The pricing and placement backdrop that makes 2026 different
None of this is happening in a vacuum. The structural shift behind tighter STFI terms is the de-tariffing correction, where minimum natural-catastrophe rates have re-entered the reinsurance treaty and IIB burning-cost data increasingly drives fire and property pricing. When reinsurers raise the floor on catastrophe loadings, primary insurers pass it through in two ways: higher STFI rates, and higher retained risk via deductibles and sub-limits.
For brokers this changes the negotiation. Pushing purely on rate is harder when the floor is set upstream in the treaty. The bargaining power moves to risk quality and structure. A well-documented, well-protected flood risk can still earn a lower deductible and a higher sub-limit even in a firming catastrophe market, because the insurer's retained exposure on that account is genuinely lower. A poorly evidenced risk gets the standard terms and the standard reductions, applied without sympathy at claim time.
The placement implication is to lead with engineering and evidence, not discount requests. Plinth heights, drainage capacity, flood-line surveys and clean loss runs are now pricing and terms arguments, not just compliance paperwork. On larger or multi-location accounts, the nat-cat accumulation picture also shapes how much flood capacity an insurer will deploy on any single postcode, which in turn drives the sub-limits offered.
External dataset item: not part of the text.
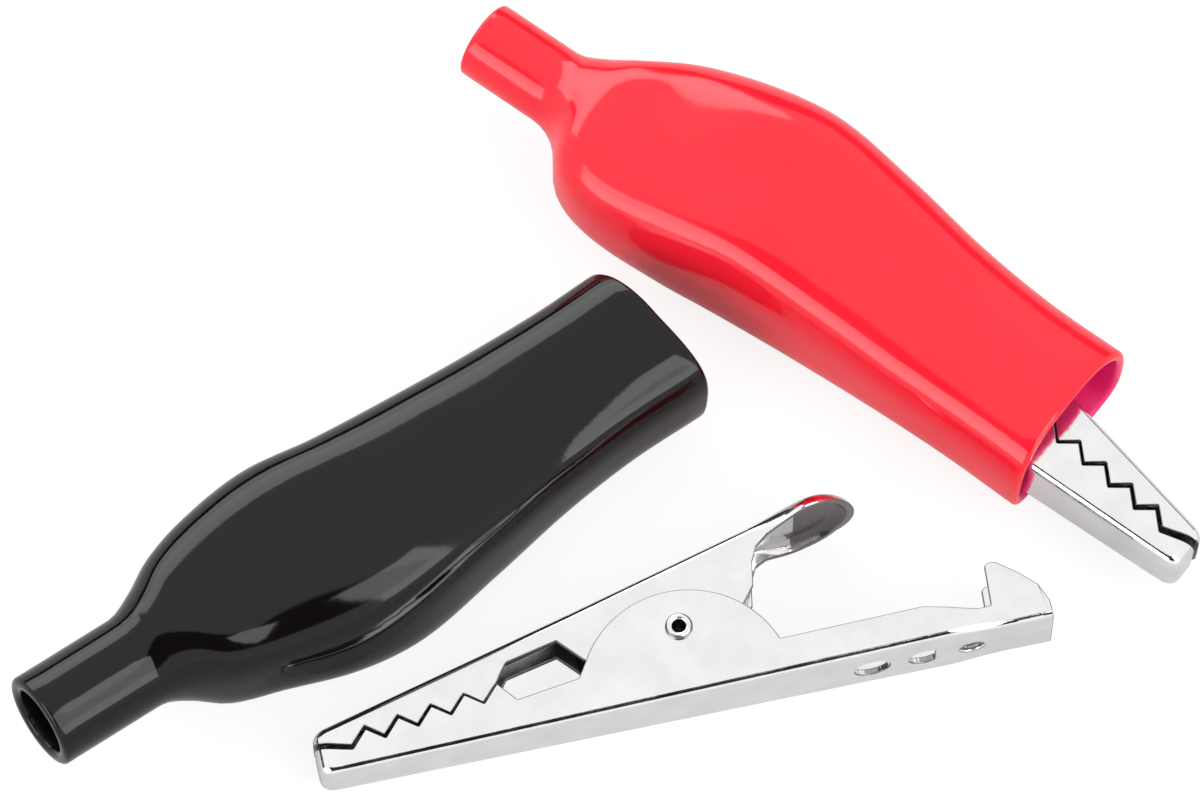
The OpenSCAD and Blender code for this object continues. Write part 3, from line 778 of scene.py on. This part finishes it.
spring_tree = Tree("wound spring", [
    ("Wire diameter", "Float"), ("Coil radius", "Float"), ("Coil length", "Float"),
    ("Start angle", "Float"), ("End angle", "Float"), ("Centre", "Vector"),
    ("First leg", "Vector"), ("Last leg", "Vector"), ("Steps", "Int"), ("Material", "Material")])
t, given = spring_tree, spring_tree.given
points = t.calc("ADD", given["Steps"], 3)
wire = t.add("GeometryNodeCurvePrimitiveLine")
wire = t.add("GeometryNodeResampleCurve", Curve=wire.outputs[0], Count=points)
index = t.add("GeometryNodeInputIndex").outputs[0]
share = t.calc("DIVIDE", t.calc("SUBTRACT", index, 1), given["Steps"])
swept = t.calc("SUBTRACT", given["End angle"], given["Start angle"])
angle = t.calc("ADD", given["Start angle"], t.calc("MULTIPLY", swept, share))
on_coil = t.add("ShaderNodeCombineXYZ",
                X=t.calc("MULTIPLY", given["Coil radius"], t.calc("COSINE", angle)),
                Y=t.calc("MULTIPLY", given["Coil radius"], t.calc("SINE", angle)),
                Z=t.calc("MULTIPLY", given["Coil length"], t.calc("SUBTRACT", share, 0.5)))
coil_point = t.add("ShaderNodeVectorMath", {"operation": "ADD"})
t.put(coil_point.inputs[0], on_coil.outputs[0])
t.put(coil_point.inputs[1], given["Centre"])


def pick(tree, test, no, yes):
    # One vector or the other
    node = tree.add("GeometryNodeSwitch", {"input_type": "VECTOR"})
    tree.put(node.inputs["Switch"], test)
    tree.put(node.inputs["False"], no)
    tree.put(node.inputs["True"], yes)
    return node.outputs[0]


spot = pick(t, t.calc("LESS_THAN", index, 0.5), coil_point.outputs[0], given["First leg"])
spot = pick(t, t.calc("GREATER_THAN", index, t.calc("SUBTRACT", points, 1.5)), spot,
            given["Last leg"])
wire = t.add("GeometryNodeSetPosition", Geometry=wire.outputs[0], Position=spot)
section = t.add("GeometryNodeCurvePrimitiveCircle", Resolution=16,
                Radius=t.calc("DIVIDE", given["Wire diameter"], 2))
wire = t.add("GeometryNodeCurveToMesh", Curve=wire.outputs[0])
t.put(wire.inputs["Profile Curve"], section.outputs[0])
t.put(wire.inputs["Fill Caps"], True)
wire = t.add("GeometryNodeSetShadeSmooth", Geometry=wire.outputs[0])
t.end(wire.outputs[0], given["Material"])

spring_steel = finish_material(
    "spring_wire", (0.62, 0.61, 0.60), (0.48, 0.47, 0.46), patch=900, grain=12000,
    smooth=0.22, dull=0.34, waves=0.5, relief=0.01, Metallic=1.0)
spring = spring_tree.grow("spring", None, {
    "Wire diameter": wire_d, "Coil radius": coil_r, "Coil length": coil_len,
    "Start angle": wind_start, "End angle": wind_end, "Centre": (pivot_x, pivot_y, 0),
    "First leg": (*leg_low, -coil_len / 2), "Last leg": (*leg_up, coil_len / 2),
    "Steps": coil_steps * coil_turns, "Material": spring_steel})
for name, place, low_body, up_body in (("bare", bare_place, "bare_lower", "laid_out"),
                                       ("red", red_place, "laid_out", "red_upper")):
    wound = lay(spring, name + "_spring_wire", place, spring_steel, None, name + "_spring")
    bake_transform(wound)
bpy.data.objects.remove(spring)


# ---- Eyelets ------------------------------------------------------------------
# A hollow brass eyelet, nickel plated, is the hinge pin. Both its ends are rolled over
# the ears into a rounded head with an open middle.
eyelet_bore, head_r, head_t = 0.85, 0.925, 0.28
ear_face = spread(pivot_x + head_r) + 0.01
bore_r, barrel_r = eyelet_bore / 2, eyelet_d / 2
roll = [(barrel_r, ear_face), (head_r - 0.03, ear_face), (head_r, ear_face + 0.07),
        (head_r - 0.04, ear_face + 0.17), (head_r - 0.14, ear_face + 0.25),
        (head_r - 0.27, ear_face + head_t), (bore_r + 0.1, ear_face + 0.24),
        (bore_r + 0.03, ear_face + 0.15), (bore_r, ear_face)]
eyelet_profile = roll + [(r, -h) for r, h in roll[::-1]]
eyelet = turned_ring(eyelet_profile, Matrix.Translation((pivot_x, pivot_y, 0)))
# The bore and the head's outer rim take the darker nickel: painted shade in the bore and a painted
# dark outline round the head
for face in eyelet.data.polygons:
    from_axis = hypot(face.center.x - pivot_x, face.center.y - pivot_y)
    if from_axis < bore_r + 0.02 or from_axis > head_r - 0.1:
        face.material_index = 1
lay(eyelet, "bare_eyelet_rolled", bare_place, nickel, "bare_lower", "bare_eyelet")
lay(eyelet, "red_eyelet_rolled", red_place, nickel, "laid_out", "red_eyelet")
bpy.data.objects.remove(eyelet)


# ---- Boots --------------------------------------------------------------------
# A boot is a soft PVC sleeve, dip moulded in one piece: a flat, square-shouldered body
# with a wide mouth for the clip, and a round neck for the lead. Its rims are rounded.
body_len, mouth_t, boot_wall, boot_room, neck_wall = 43.0, 9.6, 0.7, 0.5, 1.0
boot_slack, tail_push, scoop, neck_y = 0.35, 0.92, 0.5, 4.75
mouth_x = face_x + 11.6
mouth_fade = 0.2                       # the share of the body over which the mouth's cut fades
boot_sides, rim_steps = 96, 8
mouth_round, neck_round = 0.35, 0.3    # how far the rounded rims reach along the boot


def boot_stations(neck_d, full):
    # A full boot has its clip inside and is wider than an empty one. Each station: share of
    # the body's length, lowest and highest y, half thickness, squareness.
    low = -boot_wall - boot_room
    slack = (1 - full) * boot_slack
    push = full * tail_push
    mouth_top, pad_top = web_y(mouth_x) + boot_wall, web_y(pad_wide) + boot_wall
    mouth_b, pad_b, neck_r = mouth_t / 2, pad_w / 2 + boot_wall + boot_room, neck_d / 2
    return np.array([
        (0, low - 0.1 + slack, mouth_top + 4.2 - slack, mouth_b, 2.9),
        (0.14, low + 0.1 + slack, mouth_top + 4.3 - slack, mouth_b, 2.9),
        (0.28, low + 0.1 + slack, pad_top - 0.9 - slack, mouth_b + 0.2, 3),
        (0.43, low + 0.05 + slack, pad_top + 0.1 - slack, pad_b + 0.3, 3.3),
        (0.58, low - 0.2 + slack, pad_top + 0.8 - slack / 2, pad_b + 0.85, 3.5),
        (0.7, low - 0.95 + slack / 2, pad_top + 0.4, pad_b + 0.5, 3),
        (0.82, low - 0.25 - push, pad_top - 1.1, pad_b - 0.45, 2.9),
        (0.9, low + 0.85 - push * 0.9, pad_top - 2.3 - push, pad_b - 0.7, 2.8),
        (0.95, neck_y - neck_r - 0.7, neck_y + neck_r + 0.7, neck_r + 0.9, 2.2),
        (1, neck_y - neck_r, neck_y + neck_r, neck_r, 2)])


def at_share(stations, s):
    # A smooth curve through the stations, level at the neck
    s = min(max(s, 0), 1)
    i = min(int(np.searchsorted(stations[:, 0], s, side="right")) - 1, len(stations) - 2)
    step = stations[i + 1, 0] - stations[i, 0]
    u = (s - stations[i, 0]) / step
    ahead = min(i + 2, len(stations) - 1)
    back = max(i - 1, 0)
    m0 = (stations[i + 1] - stations[back]) / (stations[i + 1, 0] - stations[back, 0])
    m1 = (stations[ahead] - stations[i]) / (stations[ahead, 0] - stations[i, 0])
    if i == len(stations) - 2:
        m1 = 0 * m0
    return ((2 * u ** 3 - 3 * u * u + 1) * stations[i] + (u ** 3 - 2 * u * u + u) * step * m0
            + (3 * u * u - 2 * u ** 3) * stations[i + 1] + (u ** 3 - u * u) * step * m1)[1:]


def boot_profile(neck_d, neck_len, full):
    # The wall's own loop: out along the outside, round the mouth's rim, back inside.
    # Each point: x, middle y, half height, half thickness, squareness, share, inset
    stations = boot_stations(neck_d, full)
    points = []

    def add(x, inset):
        s = (x - mouth_x) / body_len
        low, high, half, square = at_share(stations, s)
        points.append((x, (low + high) / 2, (high - low) / 2, half, square, s, inset))

    neck_x = mouth_x + body_len
    end_x = neck_x + neck_len
    rows = 64
    body = [mouth_x + mouth_round + (body_len - mouth_round) * (i / rows) ** 0.95
            for i in range(rows + 1)]
    neck = [neck_x + (neck_len - neck_round) * i / 8 for i in range(1, 9)]
    for x in (body + neck)[::-1]:
        add(x, 0)
    bends = [pi * k / rim_steps for k in range(1, rim_steps)]
    for bend in bends:
        add(mouth_x + mouth_round - mouth_round * sin(bend), boot_wall / 2 * (1 - cos(bend)))
    for x in body + neck:
        add(x, boot_wall + (neck_wall - boot_wall) * ease(x, neck_x - 3, neck_x))
    for bend in bends:
        add(end_x - neck_round + neck_round * sin(bend), neck_wall / 2 * (1 + cos(bend)))
    return points


boot_fields = ("along", "middle", "high", "half", "square", "share", "inset")
boot_tree = Tree("boot skin", [
    ("Geometry", "Geometry"), ("Sides", "Int"), ("Mouth scoop", "Float"), ("Mouth cut", "Float"),
    ("Fade", "Float"), ("Material", "Material")])
t, given = boot_tree, boot_tree.given
size = t.add("GeometryNodeAttributeDomainSize", {"component": "MESH"}, Geometry=given["Geometry"])
rings = size.outputs["Point Count"]
columns = t.calc("ADD", given["Sides"], 1)
grid = t.add("GeometryNodeMeshGrid", Vertices_X=t.calc("ADD", rings, 1), Vertices_Y=columns)
index = t.add("GeometryNodeInputIndex").outputs[0]
row = t.calc("FLOOR", t.calc("DIVIDE", t.calc("ADD", index, 0.5), columns))
column = t.calc("SUBTRACT", index, t.calc("MULTIPLY", row, columns))
ring_at = t.calc("MODULO", row, rings)
turn = t.calc("MULTIPLY", t.calc("DIVIDE", column, given["Sides"]), 2 * pi)
value = {}
for field in boot_fields:
    named = t.add("GeometryNodeInputNamedAttribute", {"data_type": "FLOAT"}, Name=field)
    read = t.add("GeometryNodeSampleIndex", {"data_type": "FLOAT", "domain": "POINT"},
                 Geometry=given["Geometry"], Value=named.outputs["Attribute"], Index=ring_at)
    value[field] = read.outputs[0]
high = t.calc("SUBTRACT", value["high"], value["inset"])
half = t.calc("SUBTRACT", value["half"], value["inset"])
up_part, side_part = t.calc("COSINE", turn), t.calc("SINE", turn)
reach_up = t.calc("POWER", t.calc("DIVIDE", t.calc("ABSOLUTE", up_part), high), value["square"])
reach_side = t.calc("POWER", t.calc("DIVIDE", t.calc("ABSOLUTE", side_part), half),
                    value["square"])
radius = t.calc("POWER", t.calc("ADD", reach_up, reach_side),
                t.calc("DIVIDE", -1.0, value["square"]))
rise = t.calc("MULTIPLY", radius, up_part)
lean = t.calc("MULTIPLY", t.calc("SIGN", up_part), t.calc(
    "POWER", t.calc("DIVIDE", t.calc("ABSOLUTE", rise), high),
    t.calc("DIVIDE", value["square"], 2.0)))
fade = t.add("ShaderNodeMapRange", {"interpolation_type": "SMOOTHSTEP"},
             Value=value["share"], From_Min=0.0, From_Max=given["Fade"], To_Min=1.0, To_Max=0.0)
scooped = t.calc("MULTIPLY", given["Mouth scoop"],
                 t.calc("SUBTRACT", 1.0, t.calc("MULTIPLY", lean, lean)))
trimmed = t.calc("MULTIPLY", given["Mouth cut"], t.calc(
    "POWER", t.calc("DIVIDE", t.calc("SUBTRACT", 1.0, lean), 2.0), 3.0))
shift = t.calc("MULTIPLY", fade.outputs[0], t.calc("ADD", scooped, trimmed))
place_on_skin = t.add("ShaderNodeCombineXYZ", X=t.calc("ADD", value["along"], shift),
                      Y=t.calc("ADD", value["middle"], rise),
                      Z=t.calc("MULTIPLY", radius, side_part))
skin = t.add("GeometryNodeSetPosition", Geometry=grid.outputs["Mesh"],
             Position=place_on_skin.outputs[0])
skin = t.add("GeometryNodeMergeByDistance", Geometry=skin.outputs[0], Distance=0.002)
skin = t.add("GeometryNodeSetShadeSmooth", Geometry=skin.outputs[0])
t.end(skin.outputs[0], given["Material"])


def make_boot(name, neck_d, neck_len, cut, full, material, inside):
    # One sleeve. Its inside, from the middle of the mouth's rim on, has a finish of its own,
    # and the neck's rim has that of the outside. The red boot's inside is painted lighter and
    # pinker: a painted glow for the light that comes through the thin wall.
    profile = boot_profile(neck_d, neck_len, full)
    spine = bpy.data.meshes.new(name + "_spine")
    spine.from_pydata([(p[0], p[1], 0) for p in profile], [], [])
    for k, field in enumerate(boot_fields):
        store = spine.attributes.new(field, "FLOAT", "POINT")
        store.data.foreach_set("value", [float(p[k]) for p in profile])
    boot = boot_tree.grow(name, spine, {
        "Sides": boot_sides, "Mouth scoop": scoop, "Mouth cut": cut, "Fade": mouth_fade,
        "Material": material})
    boot.data.materials.clear()
    boot.data.materials.append(material)
    boot.data.materials.append(inside)
    neck_rim = len(profile) - rim_steps
    for k, face in enumerate(boot.data.polygons):
        row = k // boot_sides
        face.material_index = int(row < neck_rim and profile[row][6] > 0.6 * boot_wall)
    work = bmesh.new()
    work.from_mesh(boot.data)
    bmesh.ops.recalc_face_normals(work, faces=work.faces)
    work.to_mesh(boot.data)
    work.free()
    return boot


vinyl = {"patch": 120, "grain": 3500, "waves": 0.97, "relief": 0.05}
outside_gloss, inside_gloss = {"smooth": 0.09, "dull": 0.15}, {"smooth": 0.22, "dull": 0.30}
red_pvc = finish_material(
    "red_pvc", (0.96, 0.020, 0.042), (0.92, 0.012, 0.029), **vinyl, **outside_gloss,
    Subsurface_Weight=0.3, Subsurface_Radius=(0.003, 0.0006, 0.0006), IOR=1.46)
black_pvc = finish_material(
    "black_pvc", (0.0048, 0.0034, 0.0042), (0.003, 0.0021, 0.0026), **vinyl,
    smooth=0.06, dull=0.10, IOR=1.39)
# Painted light: the inside is lighter and pinker than the outside, a painted glow for light that
# shines through the thin wall
red_inside_painted_glow = finish_material(
    "red_inside_painted_glow", (1.0, 0.03, 0.24), (0.90, 0.012, 0.13), **vinyl, **inside_gloss,
    IOR=1.46, Subsurface_Weight=0.3, Subsurface_Radius=(0.003, 0.0006, 0.0010))
black_inside = finish_material(
    "black_inside", (0.006, 0.004, 0.005), (0.004, 0.003, 0.0035), **vinyl, **inside_gloss,
    IOR=1.39)
neck = mounts["black_neck"]
along = Vector(neck["axis"]).normalized()
level = Vector((0, 0, 1)).cross(along).normalized()
black_place = Matrix.Identity(4)
for column, direction in enumerate((along, level, along.cross(level))):
    black_place.col[column][:3] = direction * MM
black_neck_len, red_neck_len, neck_lap = 7.7, 6.2, 1.0
neck_middle = mouth_x + body_len + (black_neck_len - neck_lap) / 2
black_place.translation = (Vector(neck["pos_m"])
                           - (along * neck_middle + level * neck_y) * MM)

black = make_boot("black", 6.6, black_neck_len, 1.8, 0, black_pvc, black_inside)
lay(black, "black_boot_sleeve", black_place, black_pvc, "laid_out", "black_boot")
bpy.data.objects.remove(black)
red = make_boot("red", 5.5, red_neck_len, 0.4, 1, red_pvc, red_inside_painted_glow)
red_sleeve = lay(red, "red_boot_sleeve", red_place, red_pvc, None, "red_boot")
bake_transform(red_sleeve)
bpy.data.objects.remove(red)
The through-line for 2026 is simple. STFI cover is still there on every Standard Fire policy. What has moved, quietly and across the market, is how much of a flood loss the client retains through deductibles, sub-limits and inundation wording. Brokers who surface those reductions before the monsoon protect both the client's balance sheet and their own renewal conversation. Those who wait are left explaining, against the surveyor's report, a shortfall they could have predicted in June.